— start of MATERIALS PROVIDED —
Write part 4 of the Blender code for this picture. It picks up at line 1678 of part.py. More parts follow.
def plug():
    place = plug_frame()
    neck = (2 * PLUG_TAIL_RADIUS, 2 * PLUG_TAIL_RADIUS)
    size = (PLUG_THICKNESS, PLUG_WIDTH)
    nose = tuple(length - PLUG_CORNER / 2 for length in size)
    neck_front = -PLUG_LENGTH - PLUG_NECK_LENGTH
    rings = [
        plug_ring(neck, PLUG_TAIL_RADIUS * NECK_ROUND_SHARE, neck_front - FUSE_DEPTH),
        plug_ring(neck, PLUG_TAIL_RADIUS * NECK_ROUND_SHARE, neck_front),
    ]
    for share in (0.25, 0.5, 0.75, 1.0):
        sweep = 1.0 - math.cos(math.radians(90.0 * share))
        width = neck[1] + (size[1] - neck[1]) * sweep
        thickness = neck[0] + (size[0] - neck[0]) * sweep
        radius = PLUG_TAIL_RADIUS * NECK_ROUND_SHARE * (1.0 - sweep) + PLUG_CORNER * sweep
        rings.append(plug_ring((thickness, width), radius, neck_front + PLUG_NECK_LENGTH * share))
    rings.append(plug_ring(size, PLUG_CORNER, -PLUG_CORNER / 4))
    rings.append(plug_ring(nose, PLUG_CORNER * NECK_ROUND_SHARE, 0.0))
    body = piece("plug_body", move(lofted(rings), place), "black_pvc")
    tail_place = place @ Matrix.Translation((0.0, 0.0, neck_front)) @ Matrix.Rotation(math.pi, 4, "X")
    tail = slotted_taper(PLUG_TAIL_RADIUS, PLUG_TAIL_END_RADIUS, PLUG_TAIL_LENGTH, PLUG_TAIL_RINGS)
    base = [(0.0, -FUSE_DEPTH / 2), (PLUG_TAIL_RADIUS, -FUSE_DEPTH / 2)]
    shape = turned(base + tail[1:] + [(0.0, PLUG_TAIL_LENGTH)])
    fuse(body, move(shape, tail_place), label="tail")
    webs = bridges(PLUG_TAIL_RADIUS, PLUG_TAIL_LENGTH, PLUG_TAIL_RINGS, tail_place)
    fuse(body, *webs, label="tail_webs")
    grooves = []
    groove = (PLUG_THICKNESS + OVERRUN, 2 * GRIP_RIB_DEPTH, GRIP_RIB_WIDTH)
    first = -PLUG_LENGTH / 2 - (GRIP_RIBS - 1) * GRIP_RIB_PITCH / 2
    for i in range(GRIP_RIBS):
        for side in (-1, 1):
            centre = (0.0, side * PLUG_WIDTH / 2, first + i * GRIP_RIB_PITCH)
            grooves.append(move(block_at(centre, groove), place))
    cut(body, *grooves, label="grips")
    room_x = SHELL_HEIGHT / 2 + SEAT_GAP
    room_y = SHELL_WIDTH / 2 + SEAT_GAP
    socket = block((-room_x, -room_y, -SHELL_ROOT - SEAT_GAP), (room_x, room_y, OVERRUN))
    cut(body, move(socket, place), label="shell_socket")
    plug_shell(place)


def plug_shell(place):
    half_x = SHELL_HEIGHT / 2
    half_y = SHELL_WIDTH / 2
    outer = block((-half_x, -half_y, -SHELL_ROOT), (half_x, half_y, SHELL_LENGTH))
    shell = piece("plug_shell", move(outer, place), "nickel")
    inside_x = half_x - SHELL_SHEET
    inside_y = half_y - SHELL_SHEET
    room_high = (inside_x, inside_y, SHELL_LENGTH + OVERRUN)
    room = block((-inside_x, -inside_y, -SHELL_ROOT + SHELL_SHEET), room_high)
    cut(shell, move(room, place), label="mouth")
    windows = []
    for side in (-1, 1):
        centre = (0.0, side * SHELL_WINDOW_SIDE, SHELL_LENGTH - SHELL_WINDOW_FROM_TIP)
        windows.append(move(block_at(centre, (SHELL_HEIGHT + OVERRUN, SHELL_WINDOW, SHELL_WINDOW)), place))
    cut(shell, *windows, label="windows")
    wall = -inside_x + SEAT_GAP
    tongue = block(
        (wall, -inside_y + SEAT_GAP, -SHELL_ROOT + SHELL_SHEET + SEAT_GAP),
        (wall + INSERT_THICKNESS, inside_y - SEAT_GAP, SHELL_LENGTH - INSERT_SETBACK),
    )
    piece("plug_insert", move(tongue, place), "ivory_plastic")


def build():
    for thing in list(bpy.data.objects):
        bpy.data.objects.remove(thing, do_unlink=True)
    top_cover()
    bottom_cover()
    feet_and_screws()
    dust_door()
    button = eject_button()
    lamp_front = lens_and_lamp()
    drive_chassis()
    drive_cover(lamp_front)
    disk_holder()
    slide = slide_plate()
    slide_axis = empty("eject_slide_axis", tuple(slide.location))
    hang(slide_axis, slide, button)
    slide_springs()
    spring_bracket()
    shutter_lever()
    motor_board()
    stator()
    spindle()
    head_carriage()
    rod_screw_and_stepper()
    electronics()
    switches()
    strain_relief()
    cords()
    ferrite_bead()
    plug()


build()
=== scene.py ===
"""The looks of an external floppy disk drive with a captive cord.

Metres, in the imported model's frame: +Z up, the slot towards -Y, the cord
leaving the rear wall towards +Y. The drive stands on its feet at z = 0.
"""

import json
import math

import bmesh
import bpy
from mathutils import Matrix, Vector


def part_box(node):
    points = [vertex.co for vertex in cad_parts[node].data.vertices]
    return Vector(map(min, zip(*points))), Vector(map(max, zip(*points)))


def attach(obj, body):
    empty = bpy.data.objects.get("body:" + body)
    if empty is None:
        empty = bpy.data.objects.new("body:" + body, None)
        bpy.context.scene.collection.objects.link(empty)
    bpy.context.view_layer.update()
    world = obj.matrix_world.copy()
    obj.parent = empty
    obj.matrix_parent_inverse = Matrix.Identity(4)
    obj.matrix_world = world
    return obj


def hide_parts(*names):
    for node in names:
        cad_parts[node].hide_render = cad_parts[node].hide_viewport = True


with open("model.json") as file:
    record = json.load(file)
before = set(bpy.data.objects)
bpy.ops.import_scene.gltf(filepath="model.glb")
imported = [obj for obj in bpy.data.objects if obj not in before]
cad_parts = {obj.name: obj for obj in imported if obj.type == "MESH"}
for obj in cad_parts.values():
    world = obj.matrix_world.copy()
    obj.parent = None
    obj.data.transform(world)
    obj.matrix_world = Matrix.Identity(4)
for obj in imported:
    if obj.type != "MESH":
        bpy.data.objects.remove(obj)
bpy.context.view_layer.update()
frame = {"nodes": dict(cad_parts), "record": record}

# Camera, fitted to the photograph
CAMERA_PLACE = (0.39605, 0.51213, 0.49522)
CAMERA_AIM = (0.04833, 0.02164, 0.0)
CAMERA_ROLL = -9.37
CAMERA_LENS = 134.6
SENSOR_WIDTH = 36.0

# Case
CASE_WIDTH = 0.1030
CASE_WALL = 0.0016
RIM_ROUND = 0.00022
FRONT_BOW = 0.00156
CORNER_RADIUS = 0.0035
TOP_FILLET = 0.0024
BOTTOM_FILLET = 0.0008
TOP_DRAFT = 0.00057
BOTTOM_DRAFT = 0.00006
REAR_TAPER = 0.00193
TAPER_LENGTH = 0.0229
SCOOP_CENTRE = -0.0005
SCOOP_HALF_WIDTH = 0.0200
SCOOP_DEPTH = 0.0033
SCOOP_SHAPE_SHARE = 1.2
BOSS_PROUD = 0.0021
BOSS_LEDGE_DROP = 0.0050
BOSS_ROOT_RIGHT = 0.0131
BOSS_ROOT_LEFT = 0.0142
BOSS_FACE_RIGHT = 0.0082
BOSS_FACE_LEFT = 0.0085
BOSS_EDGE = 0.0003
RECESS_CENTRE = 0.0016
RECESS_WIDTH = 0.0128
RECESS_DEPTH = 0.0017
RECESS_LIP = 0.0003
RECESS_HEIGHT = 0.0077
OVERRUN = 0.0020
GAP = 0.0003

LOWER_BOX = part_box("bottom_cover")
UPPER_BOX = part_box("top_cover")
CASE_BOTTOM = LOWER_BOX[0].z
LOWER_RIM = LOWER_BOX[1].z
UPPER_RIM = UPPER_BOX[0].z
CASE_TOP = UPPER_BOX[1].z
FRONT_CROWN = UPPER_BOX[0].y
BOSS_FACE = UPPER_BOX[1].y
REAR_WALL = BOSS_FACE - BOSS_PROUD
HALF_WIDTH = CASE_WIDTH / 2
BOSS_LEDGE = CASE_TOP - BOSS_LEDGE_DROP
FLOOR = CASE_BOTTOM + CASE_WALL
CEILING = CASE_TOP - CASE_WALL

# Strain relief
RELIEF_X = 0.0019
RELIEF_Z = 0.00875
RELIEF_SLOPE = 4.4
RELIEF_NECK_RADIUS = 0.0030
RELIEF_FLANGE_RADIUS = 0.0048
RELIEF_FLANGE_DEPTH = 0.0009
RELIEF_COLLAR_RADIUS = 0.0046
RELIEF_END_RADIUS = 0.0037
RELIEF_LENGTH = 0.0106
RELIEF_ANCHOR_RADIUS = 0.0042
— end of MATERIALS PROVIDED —
— start of MATERIALS PROVIDED —
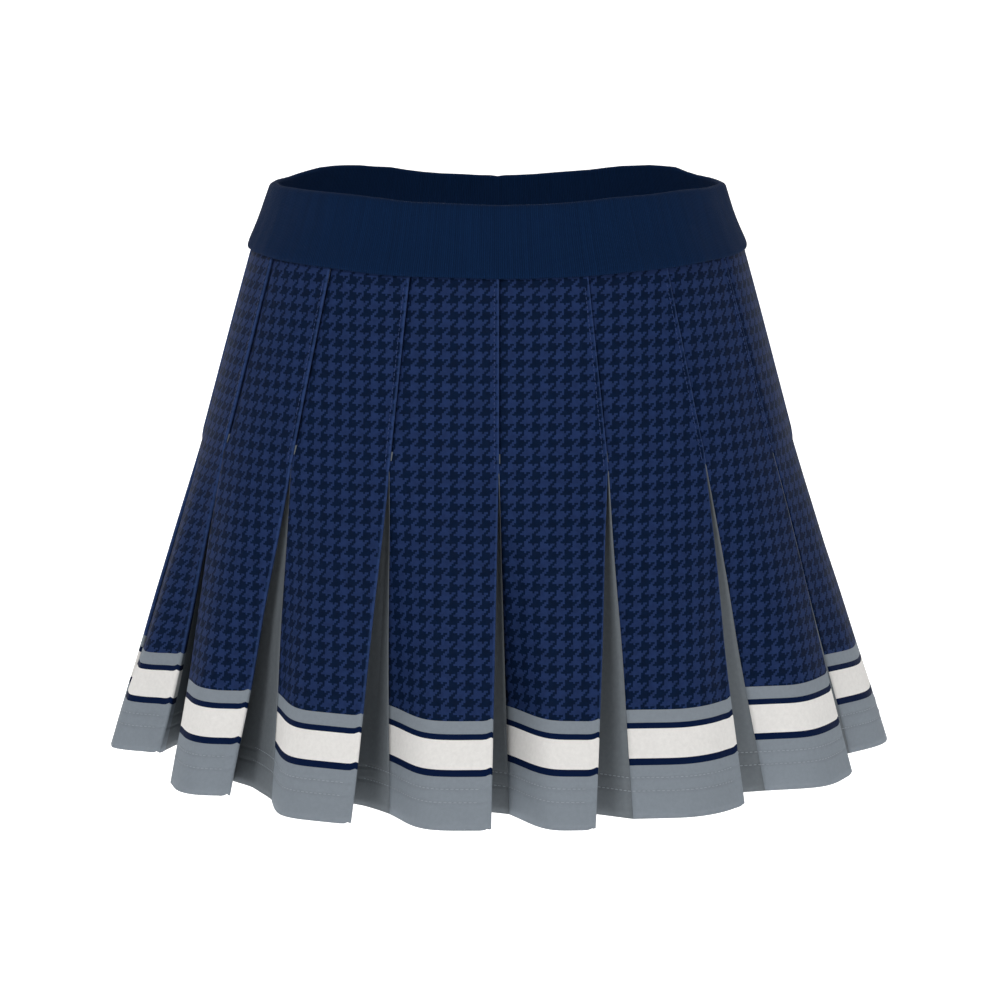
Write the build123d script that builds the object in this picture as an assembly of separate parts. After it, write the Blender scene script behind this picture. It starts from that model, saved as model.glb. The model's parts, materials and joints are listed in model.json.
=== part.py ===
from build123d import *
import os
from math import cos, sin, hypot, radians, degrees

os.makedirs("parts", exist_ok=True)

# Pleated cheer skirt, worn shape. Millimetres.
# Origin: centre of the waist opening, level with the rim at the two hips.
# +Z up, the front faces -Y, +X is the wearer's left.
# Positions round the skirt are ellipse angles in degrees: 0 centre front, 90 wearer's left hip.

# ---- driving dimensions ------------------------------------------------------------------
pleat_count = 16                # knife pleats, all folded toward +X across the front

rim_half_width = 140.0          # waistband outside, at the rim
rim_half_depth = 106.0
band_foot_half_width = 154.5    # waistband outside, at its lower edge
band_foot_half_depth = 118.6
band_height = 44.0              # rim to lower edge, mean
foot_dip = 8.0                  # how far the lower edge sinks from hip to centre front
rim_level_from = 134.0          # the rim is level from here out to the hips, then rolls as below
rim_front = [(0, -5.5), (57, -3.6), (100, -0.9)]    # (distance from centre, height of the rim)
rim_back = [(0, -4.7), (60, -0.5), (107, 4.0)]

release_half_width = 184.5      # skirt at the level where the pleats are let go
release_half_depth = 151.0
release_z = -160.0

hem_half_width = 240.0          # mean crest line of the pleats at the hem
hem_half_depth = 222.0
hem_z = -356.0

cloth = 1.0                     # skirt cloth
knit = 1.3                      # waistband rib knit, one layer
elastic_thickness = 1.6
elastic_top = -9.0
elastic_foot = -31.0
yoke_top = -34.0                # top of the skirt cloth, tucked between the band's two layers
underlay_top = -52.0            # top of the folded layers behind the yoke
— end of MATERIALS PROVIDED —
● **DESCRIPTION OF THE TASK**
Write out again only the lines from the line containing "feet_and_screws()" through the line containing "obj.parent = empty", both included, exactly as they are.

● **WRITTEN ANSWER**
    feet_and_screws()
    dust_door()
    button = eject_button()
    lamp_front = lens_and_lamp()
    drive_chassis()
    drive_cover(lamp_front)
    disk_holder()
    slide = slide_plate()
    slide_axis = empty("eject_slide_axis", tuple(slide.location))
    hang(slide_axis, slide, button)
    slide_springs()
    spring_bracket()
    shutter_lever()
    motor_board()
    stator()
    spindle()
    head_carriage()
    rod_screw_and_stepper()
    electronics()
    switches()
    strain_relief()
    cords()
    ferrite_bead()
    plug()


build()
=== scene.py ===
"""The looks of an external floppy disk drive with a captive cord.

Metres, in the imported model's frame: +Z up, the slot towards -Y, the cord
leaving the rear wall towards +Y. The drive stands on its feet at z = 0.
"""

import json
import math

import bmesh
import bpy
from mathutils import Matrix, Vector


def part_box(node):
    points = [vertex.co for vertex in cad_parts[node].data.vertices]
    return Vector(map(min, zip(*points))), Vector(map(max, zip(*points)))


def attach(obj, body):
    empty = bpy.data.objects.get("body:" + body)
    if empty is None:
        empty = bpy.data.objects.new("body:" + body, None)
        bpy.context.scene.collection.objects.link(empty)
    bpy.context.view_layer.update()
    world = obj.matrix_world.copy()
    obj.parent = empty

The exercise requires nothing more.